- [Given task]
Print the data exactly, leaving nothing out.

- [Raw data]

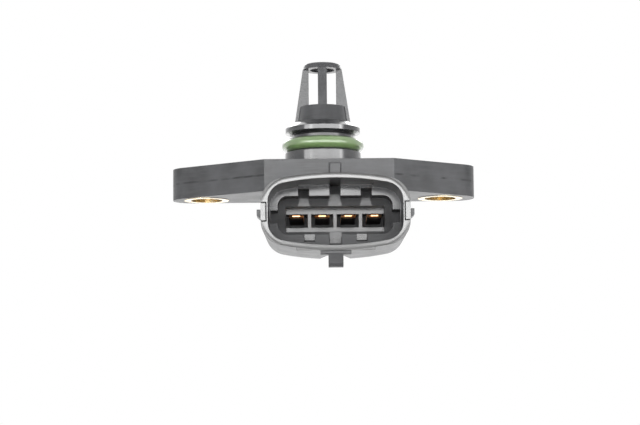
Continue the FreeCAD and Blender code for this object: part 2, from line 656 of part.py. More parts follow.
def latch_and_guides(body):
    """The latch nose below, the guide rib above and the rails with nubs at both ends."""
    shelf = Outline(body, "latch_pad_outline", "XZ_Plane", offset="rim_y - latch_setback")
    shelf.rectangle("connector_x - latch_pad_width / 2", "connector_x + latch_pad_width / 2",
                    CONNECTOR_Z + " - rim_half_height - latch_pad_drop",
                    CONNECTOR_Z + " - rim_half_height + rim_wall / 2")
    pad(shelf, "latch_pad", "latch_length", backward=True)
    nose = Outline(body, "latch_outline", "YZ_Plane", offset="connector_x - latch_width / 2")
    low = CONNECTOR_Z + " - rim_half_height - latch_drop"
    high = CONNECTOR_Z + " - rim_half_height + rim_wall / 2"
    nose.polygon([("-rim_y + latch_setback", high),
                  ("-rim_y + latch_setback", low + " + latch_bevel"),
                  ("-rim_y + latch_setback + latch_bevel", low),
                  ("-rim_y + latch_setback + latch_length", low),
                  ("-rim_y + latch_setback + latch_length", high)])
    pad(nose, "latch_nose", "latch_width")
    lower_pad = Outline(body, "lower_pad_outline", "XZ_Plane", offset="rim_y")
    lower_pad.rectangle("connector_x - lower_pad_half_width", "connector_x + lower_pad_half_width",
                        CONNECTOR_Z + " - rim_half_height - lower_pad_drop",
                        CONNECTOR_Z + " - rim_half_height + 0.8 * rim_wall")
    pad(lower_pad, "lower_pad", "lower_pad_length", backward=True)
    hollow = Outline(body, "relief_outline", "XZ_Plane", offset="rim_y - relief_setback")
    hollow.polygon([("connector_x - relief_half_width", CONNECTOR_Z + " - rim_half_height"),
                    ("connector_x + relief_half_width", CONNECTOR_Z + " - rim_half_height"),
                    ("connector_x + relief_top_half_width",
                     CONNECTOR_Z + " - rim_half_height + relief_depth"),
                    ("connector_x - relief_top_half_width",
                     CONNECTOR_Z + " - rim_half_height + relief_depth")])
    pocket(hollow, "latch_relief", "rim_y - relief_setback - front_face + shroud_root")
    guide = Outline(body, "guide_outline", "XZ_Plane", offset="rim_y - top_rib_setback")
    guide.rectangle("connector_x - top_rib_width / 2", "connector_x + top_rib_width / 2",
                    CONNECTOR_Z + " + rim_half_height - rim_wall / 2",
                    CONNECTOR_Z + " + rim_half_height + top_rib_rise")
    pad(guide, "guide_rib", "rim_y - top_rib_setback - front_face + shroud_root", backward=True)
    front = -value("rim_y - top_rib_setback")
    low = value(CONNECTOR_Z + " + rim_half_height")
    ends = edges_where(body.Tip.Shape, lambda m, a, b: abs(a.y - front) < 1e-4
                       and abs(b.y - front) < 1e-4 and m.z > low)
    bevel_edges(body, "guide_rib_bevel", ends, "top_rib_bevel")
    for side in ("-", "+"):
        rail(body, side)


def rail(body, side):
    """The rail and its nub at one end of the connector."""
    name = "left" if side == "-" else "right"
    inner = "connector_x %s (rim_half_width - rim_wall / 2)" % side
    middle = "connector_x %s (rim_half_width + side_rail_proud)" % side
    outer = "connector_x %s (rim_half_width + side_rail_proud + side_nub_proud)" % side
    strip = Outline(body, name + "_rail_outline", "XZ_Plane", offset="rim_y")
    strip.rectangle(*sorted((inner, middle), key=value),
                    CONNECTOR_Z + " - side_rail_height / 2", CONNECTOR_Z + " + side_rail_height / 2")
    pad(strip, name + "_rail", "side_rail_length", backward=True)
    nub = Outline(body, name + "_nub_outline", "XZ_Plane", offset="rim_y - side_nub_setback")
    nub.polygon([(inner, CONNECTOR_Z + " + side_nub_rise"),
                 (outer, CONNECTOR_Z + " + side_nub_rise"),
                 (outer, CONNECTOR_Z + " - side_nub_fall"),
                 (middle, CONNECTOR_Z + " - side_nub_foot"),
                 (inner, CONNECTOR_Z + " - side_nub_foot")])
    pad(nub, name + "_nub", "side_nub_length", backward=True)
    slit = Outline(body, name + "_slit_outline", "XZ_Plane", offset="rim_y")
    near = "connector_x %s side_slit_place" % side
    far = "connector_x %s (side_slit_place + side_slit)" % side
    beyond = "connector_x %s (rim_half_width + rim_side_wall)" % side
    top = CONNECTOR_Z + " + side_rail_height / 2"
    foot = CONNECTOR_Z + " - side_rail_height / 2"
    slit.polygon([(beyond, top + " + side_slit"), (near, top + " + side_slit"),
                  (near, foot + " - side_slit"), (beyond, foot + " - side_slit"),
                  (beyond, foot), (far, foot), (far, top), (beyond, top)])
    pocket(slit, name + "_slit", "side_slit_depth")


def bush_seats(body):
    """The holes in the ears for the bushings."""
    outline = Outline(body, "bush_seat_outline", "XY_Plane")
    for across in ("-hole_offset", "hole_offset"):
        outline.circle(across, "0", "bush_radius")
    pocket(outline, "bush_seats", "flange_thickness")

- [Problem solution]
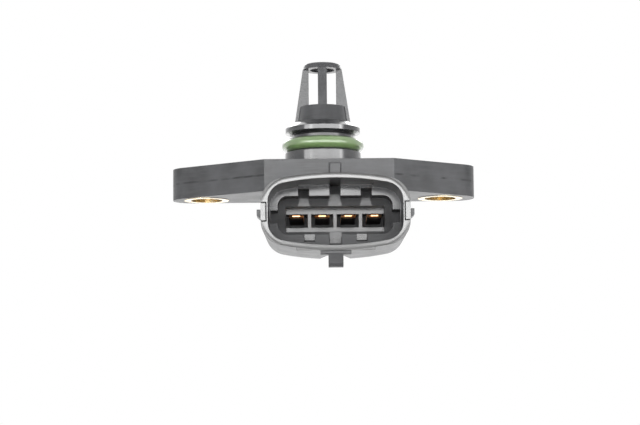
Continue the FreeCAD and Blender code for this object: part 2, from line 656 of part.py. More parts follow.
def latch_and_guides(body):
    """The latch nose below, the guide rib above and the rails with nubs at both ends."""
    shelf = Outline(body, "latch_pad_outline", "XZ_Plane", offset="rim_y - latch_setback")
    shelf.rectangle("connector_x - latch_pad_width / 2", "connector_x + latch_pad_width / 2",
                    CONNECTOR_Z + " - rim_half_height - latch_pad_drop",
                    CONNECTOR_Z + " - rim_half_height + rim_wall / 2")
    pad(shelf, "latch_pad", "latch_length", backward=True)
    nose = Outline(body, "latch_outline", "YZ_Plane", offset="connector_x - latch_width / 2")
    low = CONNECTOR_Z + " - rim_half_height - latch_drop"
    high = CONNECTOR_Z + " - rim_half_height + rim_wall / 2"
    nose.polygon([("-rim_y + latch_setback", high),
                  ("-rim_y + latch_setback", low + " + latch_bevel"),
                  ("-rim_y + latch_setback + latch_bevel", low),
                  ("-rim_y + latch_setback + latch_length", low),
                  ("-rim_y + latch_setback + latch_length", high)])
    pad(nose, "latch_nose", "latch_width")
    lower_pad = Outline(body, "lower_pad_outline", "XZ_Plane", offset="rim_y")
    lower_pad.rectangle("connector_x - lower_pad_half_width", "connector_x + lower_pad_half_width",
                        CONNECTOR_Z + " - rim_half_height - lower_pad_drop",
                        CONNECTOR_Z + " - rim_half_height + 0.8 * rim_wall")
    pad(lower_pad, "lower_pad", "lower_pad_length", backward=True)
    hollow = Outline(body, "relief_outline", "XZ_Plane", offset="rim_y - relief_setback")
    hollow.polygon([("connector_x - relief_half_width", CONNECTOR_Z + " - rim_half_height"),
                    ("connector_x + relief_half_width", CONNECTOR_Z + " - rim_half_height"),
                    ("connector_x + relief_top_half_width",
                     CONNECTOR_Z + " - rim_half_height + relief_depth"),
                    ("connector_x - relief_top_half_width",
                     CONNECTOR_Z + " - rim_half_height + relief_depth")])
    pocket(hollow, "latch_relief", "rim_y - relief_setback - front_face + shroud_root")
    guide = Outline(body, "guide_outline", "XZ_Plane", offset="rim_y - top_rib_setback")
    guide.rectangle("connector_x - top_rib_width / 2", "connector_x + top_rib_width / 2",
                    CONNECTOR_Z + " + rim_half_height - rim_wall / 2",
                    CONNECTOR_Z + " + rim_half_height + top_rib_rise")
    pad(guide, "guide_rib", "rim_y - top_rib_setback - front_face + shroud_root", backward=True)
    front = -value("rim_y - top_rib_setback")
    low = value(CONNECTOR_Z + " + rim_half_height")
    ends = edges_where(body.Tip.Shape, lambda m, a, b: abs(a.y - front) < 1e-4
                       and abs(b.y - front) < 1e-4 and m.z > low)
    bevel_edges(body, "guide_rib_bevel", ends, "top_rib_bevel")
    for side in ("-", "+"):
        rail(body, side)


def rail(body, side):
    """The rail and its nub at one end of the connector."""
    name = "left" if side == "-" else "right"
    inner = "connector_x %s (rim_half_width - rim_wall / 2)" % side
    middle = "connector_x %s (rim_half_width + side_rail_proud)" % side
    outer = "connector_x %s (rim_half_width + side_rail_proud + side_nub_proud)" % side
    strip = Outline(body, name + "_rail_outline", "XZ_Plane", offset="rim_y")
    strip.rectangle(*sorted((inner, middle), key=value),
                    CONNECTOR_Z + " - side_rail_height / 2", CONNECTOR_Z + " + side_rail_height / 2")
    pad(strip, name + "_rail", "side_rail_length", backward=True)
    nub = Outline(body, name + "_nub_outline", "XZ_Plane", offset="rim_y - side_nub_setback")
    nub.polygon([(inner, CONNECTOR_Z + " + side_nub_rise"),
                 (outer, CONNECTOR_Z + " + side_nub_rise"),
                 (outer, CONNECTOR_Z + " - side_nub_fall"),
                 (middle, CONNECTOR_Z + " - side_nub_foot"),
                 (inner, CONNECTOR_Z + " - side_nub_foot")])
    pad(nub, name + "_nub", "side_nub_length", backward=True)
    slit = Outline(body, name + "_slit_outline", "XZ_Plane", offset="rim_y")
    near = "connector_x %s side_slit_place" % side
    far = "connector_x %s (side_slit_place + side_slit)" % side
    beyond = "connector_x %s (rim_half_width + rim_side_wall)" % side
    top = CONNECTOR_Z + " + side_rail_height / 2"
    foot = CONNECTOR_Z + " - side_rail_height / 2"
    slit.polygon([(beyond, top + " + side_slit"), (near, top + " + side_slit"),
                  (near, foot + " - side_slit"), (beyond, foot + " - side_slit"),
                  (beyond, foot), (far, foot), (far, top), (beyond, top)])
    pocket(slit, name + "_slit", "side_slit_depth")


def bush_seats(body):
    """The holes in the ears for the bushings."""
    outline = Outline(body, "bush_seat_outline", "XY_Plane")
    for across in ("-hole_offset", "hole_offset"):
        outline.circle(across, "0", "bush_radius")
    pocket(outline, "bush_seats", "flange_thickness")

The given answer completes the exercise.